*** Source material ***
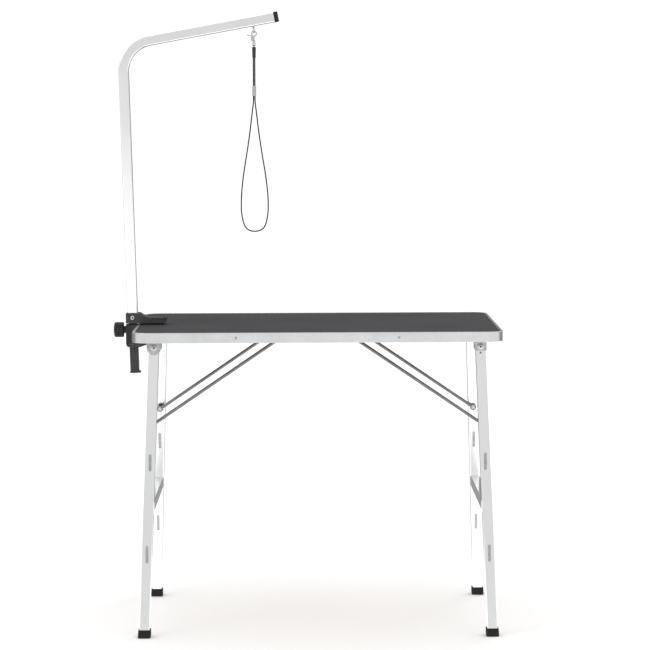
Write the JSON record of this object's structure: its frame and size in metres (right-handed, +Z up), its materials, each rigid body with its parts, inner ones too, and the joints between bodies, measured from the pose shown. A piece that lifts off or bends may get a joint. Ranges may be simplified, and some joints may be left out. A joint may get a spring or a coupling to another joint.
{
  "type": "grooming table",
  "caption": "Folding pet grooming table with a rubber mat top, hinged leg frames held open by stays, and a clamp-on square arm carrying an adjustable noose.",
  "frame": {"origin": "under the middle of the whole object, on the floor", "axes": "+X along the top away from the arm, +Y towards the back, +Z up"},
  "size_m": [0.975, 0.613, 1.5542],
  "materials": {
    "rubber_mat": "textured matt",
    "board": "raw plywood",
    "edge_trim": "satin",
    "steel_tube": "bright plated",
    "black_rubber": "matt",
    "black_plastic": "fine texture",
    "black_metal": "satin powder coat",
    "plated_sheet": "zinc plated",
    "stay_rod": "plated",
    "plated_hardware": "zinc plated",
    "brass": "turned",
    "black_sleeve": "smooth",
    "cord": "braided"
  },
  "bodies": {
    "table": {"table_board": "board", "rubber_mat": "rubber_mat", "edge_trim": "edge_trim", "trim_screws": "plated_hardware", "left_hinge_brackets": "plated_sheet", "right_hinge_brackets": "plated_sheet", "hinge_bracket_screws": "plated_hardware", "hinge_pivot_bolts": "plated_hardware", "hinge_pivot_nuts": "plated_hardware", "left_stay_catches": "plated_sheet", "right_stay_catches": "plated_sheet", "catch_screws": "plated_hardware"},
    "left_leg_frame": {"left_front_leg": "steel_tube", "left_rear_leg": "steel_tube", "left_crossbar": "steel_tube", "left_foot_caps": "black_rubber", "left_leg_top_plugs": "black_plastic", "left_plug_rivets": "plated_hardware", "left_stay_pivot_bolts": "plated_hardware", "left_stay_spacers": "black_plastic", "left_stay_rivet_nuts": "plated_hardware"},
    "right_leg_frame": {"right_front_leg": "steel_tube", "right_rear_leg": "steel_tube", "right_crossbar": "steel_tube", "right_foot_caps": "black_rubber", "right_leg_top_plugs": "black_plastic", "right_plug_rivets": "plated_hardware", "right_stay_pivot_bolts": "plated_hardware", "right_stay_spacers": "black_plastic", "right_stay_rivet_nuts": "plated_hardware"},
    "left_front_stay": {"left_front_stay": "stay_rod"},
    "left_rear_stay": {"left_rear_stay": "stay_rod"},
    "right_front_stay": {"right_front_stay": "stay_rod"},
    "right_rear_stay": {"right_rear_stay": "stay_rod"},
    "arm_clamp": {"upper_jaw": "black_metal", "upper_jaw_pad": "black_rubber", "clamp_stem": "black_metal", "stem_end_stop": "black_metal", "stem_stop_screw": "plated_hardware", "jaw_cross_bolt": "plated_hardware", "jaw_cross_nut": "plated_hardware", "arm_tube": "steel_tube", "arm_end_cap": "black_plastic", "eye_bolt": "plated_hardware", "eye_bolt_rivet_nut": "plated_hardware"},
    "lower_jaw": {"lower_jaw": "black_metal", "lower_jaw_pad": "black_rubber", "knob_insert": "brass"},
    "pressure_pad": {"pressure_pad": "plated_hardware"},
    "clamp_knob": {"knob_grip": "black_plastic", "knob_stud": "plated_hardware"},
    "snap_hook": {"snap_hook_body": "plated_hardware", "snap_hook_spring": "plated_hardware"},
    "snap_bolt": {"snap_hook_bolt": "plated_hardware"},
    "noose": {"swivel_eye": "plated_hardware", "noose_ferrule": "black_sleeve", "noose_cord": "cord"},
    "slide_lock": {"slide_lock": "plated_hardware"}
  },
  "joints": [
    {"name": "left_leg_fold", "type": "hinge", "parent": "table", "child": "left_leg_frame", "pos_m": [-0.37695, 0, 0.7156], "axis": [0, -1, 0], "range_deg": [0, 84.44]},
    {"name": "left_front_stay_turn", "type": "hinge", "parent": "left_leg_frame", "child": "left_front_stay", "pos_m": [-0.38395, 0, 0.5191], "axis": [0, -1, 0], "range_deg": [-121.1, 0]},
    {"name": "left_rear_stay_turn", "type": "hinge", "parent": "left_leg_frame", "child": "left_rear_stay", "pos_m": [-0.38395, 0, 0.5191], "axis": [0, -1, 0], "range_deg": [-121.1, 0]},
    {"name": "right_leg_fold", "type": "hinge", "parent": "table", "child": "right_leg_frame", "pos_m": [0.43805, 0, 0.7156], "axis": [0, 1, 0], "range_deg": [0, 90.44]},
    {"name": "right_front_stay_turn", "type": "hinge", "parent": "right_leg_frame", "child": "right_front_stay", "pos_m": [0.44505, 0, 0.5191], "axis": [0, 1, 0], "range_deg": [-121.1, 0]},
    {"name": "right_rear_stay_turn", "type": "hinge", "parent": "right_leg_frame", "child": "right_rear_stay", "pos_m": [0.44505, 0, 0.5191], "axis": [0, 1, 0], "range_deg": [-121.1, 0]},
    {"name": "arm_clamp_slide", "type": "slide", "parent": "table", "child": "arm_clamp", "axis": [0, 1, 0], "range_m": [-0.1, 0.145]},
    {"name": "lower_jaw_slide", "type": "slide", "parent": "arm_clamp", "child": "lower_jaw", "axis": [0.0276, 0, -0.9996], "range_m": [0, 0.05]},
    {"name": "pressure_pad_travel", "type": "slide", "parent": "lower_jaw", "child": "pressure_pad", "axis": [-1, 0, 0], "range_m": [0, 0.0026]},
    {"name": "knob_turn", "type": "hinge", "parent": "pressure_pad", "child": "clamp_knob", "pos_m": [-0.48755, -0.022, 0.747], "axis": [1, 0, 0], "range_deg": [0, 720]},
    {"name": "noose_swing", "type": "hinge", "parent": "arm_clamp", "child": "snap_hook", "pos_m": [-0.12633, -0.022, 1.50141], "axis": [0, -1, 0], "range_deg": [-25, 50]},
    {"name": "snap_bolt_slide", "type": "slide", "parent": "snap_hook", "child": "snap_bolt", "axis": [0, 0, -1], "range_m": [0, 0.004], "stiffness_N_per_m": 300, "springref_m": -0.002, "deforming": ["snap_hook_spring"]},
    {"name": "noose_swivel", "type": "hinge", "parent": "snap_hook", "child": "noose", "pos_m": [-0.12633, -0.022, 1.47161], "axis": [0, 0, 1], "continuous": true},
    {"name": "slide_lock_slide", "type": "slide", "parent": "noose", "child": "slide_lock", "axis": [0, 0, 1], "range_m": [0, 0.06]}
  ],
  "couplings": [
    {"joint": "left_front_stay_turn", "follows": "left_leg_fold", "ratio": -1.433},
    {"joint": "left_rear_stay_turn", "follows": "left_leg_fold", "ratio": -1.433},
    {"joint": "right_front_stay_turn", "follows": "right_leg_fold", "ratio": -1.3379},
    {"joint": "right_rear_stay_turn", "follows": "right_leg_fold", "ratio": -1.3379},
    {"joint": "pressure_pad_travel", "follows": "knob_turn", "m_per_rad": 0.00019894}
  ]
}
***
Goal of the exercise :: Return all lines of the material above in which the word "with" occurs.

Problem solution ::
Write the JSON record of this object's structure: its frame and size in metres (right-handed, +Z up), its materials, each rigid body with its parts, inner ones too, and the joints between bodies, measured from the pose shown. A piece that lifts off or bends may get a joint. Ranges may be simplified, and some joints may be left out. A joint may get a spring or a coupling to another joint.
  "caption": "Folding pet grooming table with a rubber mat top, hinged leg frames held open by stays, and a clamp-on square arm carrying an adjustable noose.",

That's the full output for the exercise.